■ **Objective**
Transcribe only part of the material below: the lines from the one containing "# Wiring under the seat" through the one containing "obj.data = obj.data.copy()", inclusive, exactly as written.

■ **Data section**
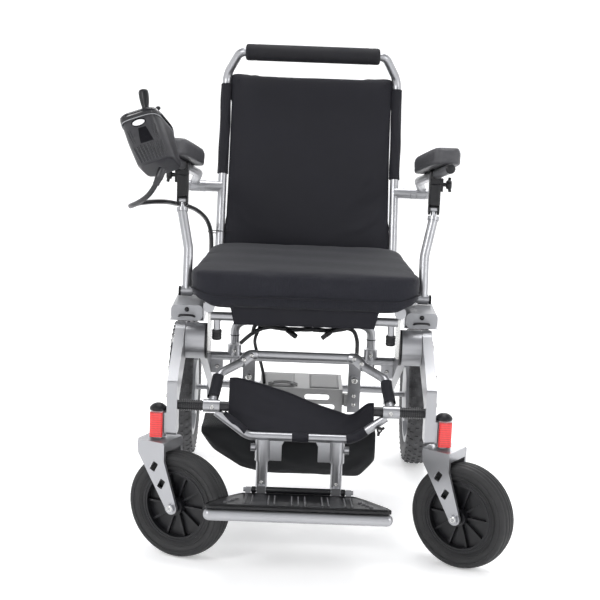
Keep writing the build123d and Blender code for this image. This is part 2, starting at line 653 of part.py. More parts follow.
def arm_latch():
    """Plastic latch under the arm tube, pinned to the strut, with its release knob outboard."""
    outline = [(LATCH_Y - 12, LATCH_Z + 8), (LATCH_Y - 14, 690), (LATCH_Y + 18, 690), (LATCH_Y + 12, LATCH_Z + 8)]
    latch = Part()
    for low in (243, 261):
        latch += side_plate(outline, low, low + 4, 3)
        latch += cross_rod(low, low + 4, LATCH_Y, LATCH_Z, 12)
    latch += block((243, LATCH_Y - 13, 662), (265, LATCH_Y + 15, 704))
    latch += block((264, LATCH_Y - 8, 664), (270, LATCH_Y + 8, 690))
    latch += cross_rod(269, 284, LATCH_Y, 678, 4)
    latch += cross_rod(280, 287, LATCH_Y, 678, 8)
    latch -= rod(TUBE_REAR, TUBE_FRONT, ARM_R + 0.35)
    latch = latch.solids().sort_by(SortBy.VOLUME)[-1]
    return latch + cross_rod(243, 265, LATCH_Y, LATCH_Z, 3.5)


for side, sign in SIDES.items():
    tip = TUBE_FRONT if sign > 0 else TUBE_FRONT + (TUBE_FRONT - TUBE_REAR).normalized() * 86
    pieces = {
        "arm_strut": arm_strut(),
        "arm_latch": arm_latch(),
        "arm_collar": ring_x(226.6, 239.4, ARM_TOP_Y, ARM_TOP_Z, 12.5, 8 + RUN),
        "arm_tube": arm_tube(tip),
        "arm_pad": arm_pad(),
    }
    for name, piece in pieces.items():
        save(f"{name}_{side}", piece if sign > 0 else mirror_x(piece))


# Joystick pod on the left armrest

POD_LONG, POD_WIDE, POD_HIGH = 150, 70, 84
POD_AXIS = Vector(0.165, 0.92, -0.35).normalized()
POD_UP = (Vector(-0.33, 0, 0.944) - POD_AXIS * Vector(-0.33, 0, 0.944).dot(POD_AXIS)).normalized()
POD_ACROSS = POD_AXIS.cross(POD_UP)
POD_TOP = Vector(-309, -58, 822) + POD_AXIS * POD_LONG / 2
POD = Plane(origin=POD_TOP, x_dir=POD_ACROSS, z_dir=POD_UP).location
STICK_X, STICK_Y = 10, -38                 # in the pod's own frame, X across and Y to the rear
BUTTONS = {"power_button": (-14, 30), "horn_button": (14, 30)}
LEVER_X, LEVER_Y = 24, -8
COVER_T = 3


def pod_section(wide, long, shift, height, corner):
    """Rounded rectangle across the pod at a height in its frame."""
    return Pos(0, shift, height) * RectangleRounded(wide, long, corner)


def pod_shell():
    """Outer body of the pod, narrowing downwards, in its own frame."""
    upper = loft([pod_section(POD_WIDE, POD_LONG, 0, 0, 24), pod_section(POD_WIDE - 3, 128, 9, -42, 24)])
    lower = loft([pod_section(POD_WIDE - 3, 128, 9, -42, 24), pod_section(61, 78, 26, -POD_HIGH, 18)])
    return upper + lower


def joystick_case():
    """Lower shell of the pod with the pockets for its controls."""
    case = pod_shell()
    case -= rod((STICK_X, STICK_Y, -32), (STICK_X, STICK_Y, 1), 24)
    for x, y in BUTTONS.values():
        case -= rod((x, y, -7), (x, y, 1), 6.4)
    return case - rod((LEVER_X, LEVER_Y, -12), (LEVER_X, LEVER_Y, 1), 5.5)


def joystick_cover():
    """Top panel of the pod."""
    cover = extrude(pod_section(POD_WIDE, POD_LONG, 0, 0.02, 24), amount=COVER_T)
    cover = fillet(cover.faces().sort_by(Axis.Z)[-1].edges(), 1.5)
    cover -= rod((STICK_X, STICK_Y, -1), (STICK_X, STICK_Y, 5), 17.5)
    for x, y in BUTTONS.values():
        cover -= rod((x, y, -1), (x, y, 5), 6.4)
    return cover - rod((LEVER_X, LEVER_Y, -1), (LEVER_X, LEVER_Y, 5), 5.5)


def joystick_knob():
    """Rubber boot, stem and bulb of the stick, round the local Z axis, its pivot at the local origin."""
    boot = Sphere(17) & (Pos(0, 0, 6) * Box(40, 40, 24))
    stem = rod((0, 0, -22), (0, 0, 30), 4)
    bulb = revolve(make_face(Polyline((0, 20), (5, 20), (7.6, 30), (7.9, 46), (6.5, 49.5), (0, 50.5), close=True)),
                   axis=Axis.Y)
    return boot + stem + Rot(90, 0, 0) * bulb


# Joystick lead: from the pod's gland, out and back past the strut, to a clip low on the left back tube

CORD_ROUTE = [(-271, -14, 704), (-280, -19, 681), (-303, 2, 658), (-333, 46, 641), (-325, 106, 641),
              (-303, 174, 637), (-281, 246, 629), (-270, 318, 617), (-252, 392, 604), (-233, 462, 585),
              (-217, 518, 558), (-208.5, 539, 522), (-208.5, 525, 488)]


def cord_bends(points):
    """Radius at each corner of the route: 0.45 of the shorter run over the tangent of half the turn."""
    radii = []
    for before, corner, after in zip(points, points[1:], points[2:]):
        first = Vector(*corner) - Vector(*before)
        second = Vector(*after) - Vector(*corner)
        half_turn = math.radians(first.get_angle(second)) / 2
        radii.append(0.45 * min(first.length, second.length) / math.tan(half_turn))
    return radii


def cord_solid(name, route, radius):
    """Tube along the route, with its radii, length and volume ratio printed."""
    bends = cord_bends(route)
    path = FilletPolyline(*route, radius=bends)
    cord = sweep(Plane(origin=path @ 0, z_dir=path % 0) * Circle(radius), path=path)
    ratio = cord.volume / (math.pi * radius ** 2 * path.length)
    print(name, "radii", [round(bend) for bend in bends], "length", round(path.length), "ratio", round(ratio, 4))
    return cord


def cord_gland():
    """Strain relief under the pod, in line with the lead's first run."""
    start, following = Vector(*CORD_ROUTE[0]), Vector(*CORD_ROUTE[1])
    return rod(start, start + (start - following).normalized() * 18, 7.5)


save("joystick_cord", cord_solid("joystick_cord", CORD_ROUTE, CORD_R))

STICK = POD * Pos(STICK_X, STICK_Y, 0)
ARM_DIRECTION = (TUBE_FRONT - TUBE_REAR).normalized()
LEFT_CORE = mirror_x(rod(TUBE_REAR, TUBE_FRONT + ARM_DIRECTION * 87, ARM_R + 0.03))
CLAMP = mirror_x(rod(TUBE_FRONT + ARM_DIRECTION * 42, TUBE_FRONT + ARM_DIRECTION * 86, 15))
save("joystick_case", (POD * joystick_case() + CLAMP + cord_gland()) - LEFT_CORE)
save("joystick_cover", POD * joystick_cover())
save("joystick_gimbal", STICK * (rod((0, 0, -20), (0, 0, -15), 16) - rod((0, 0, -21), (0, 0, -14), 11.5)))
save("joystick_knob", STICK * joystick_knob())
for name, (x, y) in BUTTONS.items():
    save(name, POD * rod((x, y, -4), (x, y, COVER_T + 2), 6))
LEVER = rod((0, 0, -2), (0, 0, 14), 2.6) + Pos(0, 0, 14) * Box(10, 3.5, 6) + Sphere(4.6)
save("speed_lever", POD * Pos(LEVER_X, LEVER_Y, 0) * LEVER)


# Wiring under the seat

LEAD_R = 3.5
LEAD_ROUTE = [(-88, 308, 380), (-92, 311, 362), (-101, 314, 341), (-98, 330, 318), (-90, 352, 292),
              (-84, 368, 266), (-80, 374, 246), (-79, 374.5, 231.6)]


def wiring_harness():
    """Bundle that hangs in waves under the seat between the stays, with two plugs on short tails."""
    waves = [(-122, 304, 398), (-104, 302, 386), (-62, 298, 379), (-20, 302, 374), (18, 298, 378),
             (60, 302, 374), (100, 300, 385), (120, 304, 396)]
    bundle = bent_rod(waves, [40] * 6, 5)
    for x, turn in ((-24, 35), (48, -40)):
        bundle += Pos(x, 290, 368) * Rot(0, turn, 0) * Box(26, 11, 8)
    return bundle


save("wiring_harness", wiring_harness())
save("controller_lead", cord_solid("controller_lead", LEAD_ROUTE, LEAD_R))
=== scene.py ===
import json
import math

import bmesh
import bpy
import numpy as np
from mathutils import Matrix, Vector


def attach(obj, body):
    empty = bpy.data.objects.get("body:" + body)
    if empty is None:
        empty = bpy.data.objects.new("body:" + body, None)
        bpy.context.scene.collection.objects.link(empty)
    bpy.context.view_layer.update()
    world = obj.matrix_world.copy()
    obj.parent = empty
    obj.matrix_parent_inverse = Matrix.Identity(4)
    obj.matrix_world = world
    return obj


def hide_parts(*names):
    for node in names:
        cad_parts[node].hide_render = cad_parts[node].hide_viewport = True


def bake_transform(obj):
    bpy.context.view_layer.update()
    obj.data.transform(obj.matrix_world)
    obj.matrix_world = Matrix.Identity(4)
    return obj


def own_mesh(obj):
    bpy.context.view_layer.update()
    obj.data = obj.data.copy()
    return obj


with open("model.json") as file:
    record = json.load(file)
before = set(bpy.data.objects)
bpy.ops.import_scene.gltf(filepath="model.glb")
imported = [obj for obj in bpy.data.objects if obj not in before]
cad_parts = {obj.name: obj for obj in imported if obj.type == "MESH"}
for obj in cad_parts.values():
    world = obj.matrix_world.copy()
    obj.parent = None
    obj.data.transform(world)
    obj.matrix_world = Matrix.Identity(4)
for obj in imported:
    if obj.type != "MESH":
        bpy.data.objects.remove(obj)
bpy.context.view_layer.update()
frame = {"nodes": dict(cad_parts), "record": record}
NODES = frame["nodes"]
MM = 0.001
SIDES = {"left": -1, "right": 1}


# Camera, lights and world

EYE = (-0.0155, -2.495, 0.968)
HEADING, DROP, ROLL = -0.0022, 0.1903, 0.0371
LENS, SENSOR = 83.2, 36
LAMPS = {"key_light": ((-2.0, -2.4, 2.6), (0, 0.2, 0.5), (1.0, 1.0), 42),
         "fill_light": ((2.6, -1.6, 1.5), (0, 0.2, 0.5), (0.7, 1.8), 20),
         "top_light": ((0.1, 0.8, 3.2), (0, 0.3, 0.4), (1.8, 1.4), 52),
         "back_light": ((0.5, 3.0, 2.0), (0, 0.4, 0.4), (1.6, 1.0), 26)}
SKY, SKY_STRENGTH = (0.95, 0.96, 1.0, 1), 0.5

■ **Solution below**
# Wiring under the seat

LEAD_R = 3.5
LEAD_ROUTE = [(-88, 308, 380), (-92, 311, 362), (-101, 314, 341), (-98, 330, 318), (-90, 352, 292),
              (-84, 368, 266), (-80, 374, 246), (-79, 374.5, 231.6)]


def wiring_harness():
    """Bundle that hangs in waves under the seat between the stays, with two plugs on short tails."""
    waves = [(-122, 304, 398), (-104, 302, 386), (-62, 298, 379), (-20, 302, 374), (18, 298, 378),
             (60, 302, 374), (100, 300, 385), (120, 304, 396)]
    bundle = bent_rod(waves, [40] * 6, 5)
    for x, turn in ((-24, 35), (48, -40)):
        bundle += Pos(x, 290, 368) * Rot(0, turn, 0) * Box(26, 11, 8)
    return bundle


save("wiring_harness", wiring_harness())
save("controller_lead", cord_solid("controller_lead", LEAD_ROUTE, LEAD_R))
=== scene.py ===
import json
import math

import bmesh
import bpy
import numpy as np
from mathutils import Matrix, Vector


def attach(obj, body):
    empty = bpy.data.objects.get("body:" + body)
    if empty is None:
        empty = bpy.data.objects.new("body:" + body, None)
        bpy.context.scene.collection.objects.link(empty)
    bpy.context.view_layer.update()
    world = obj.matrix_world.copy()
    obj.parent = empty
    obj.matrix_parent_inverse = Matrix.Identity(4)
    obj.matrix_world = world
    return obj


def hide_parts(*names):
    for node in names:
        cad_parts[node].hide_render = cad_parts[node].hide_viewport = True


def bake_transform(obj):
    bpy.context.view_layer.update()
    obj.data.transform(obj.matrix_world)
    obj.matrix_world = Matrix.Identity(4)
    return obj


def own_mesh(obj):
    bpy.context.view_layer.update()
    obj.data = obj.data.copy()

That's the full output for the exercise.